There is no direct train to Rabat, so I did have to change trains at Casa Port. According to the train schedule, the trip should have been about an hour. But my trip was closer to two hours. Within the city of Rabat, there are two stations, Agdal and Ville, so verify which stop you actually need to get off at.

One thing I did find confusing was the labeling of the trains. The first train, from the airport to Casa Port, did not have clear identification for the first class car vs the second class car. When boarding, I did not see any identifiers, so I just grabbed the first available seat. Turns out I was in the second class car, rather than my intended first class car. But it wasn’t crowded, so I opted to stay put. When the attendant came by to stamp my ticket, he informed me I was in the wrong car, in French. I explained that I had gotten confused and my bag was already stowed. He chuckled and wished me a pleasant journey.

Once I got to Casa Port, I disembarked and noticed a waiting train on the other side of the platform.
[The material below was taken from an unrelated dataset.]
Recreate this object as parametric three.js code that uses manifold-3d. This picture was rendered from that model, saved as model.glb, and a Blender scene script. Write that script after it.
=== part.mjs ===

There were no signs or numbers on the waiting train, so I was not clear as to whether or not this was my train. And according to the station bulletin, it was train #27. My ticket said train #35. After a few more moments of confusion, I found a station attendant. I pointed at the train and asked “Rabat?” Nodding and motioning me to board quickly, I hopped on the train. No need for the rush though. We sat at the platform for another 20-25 minutes.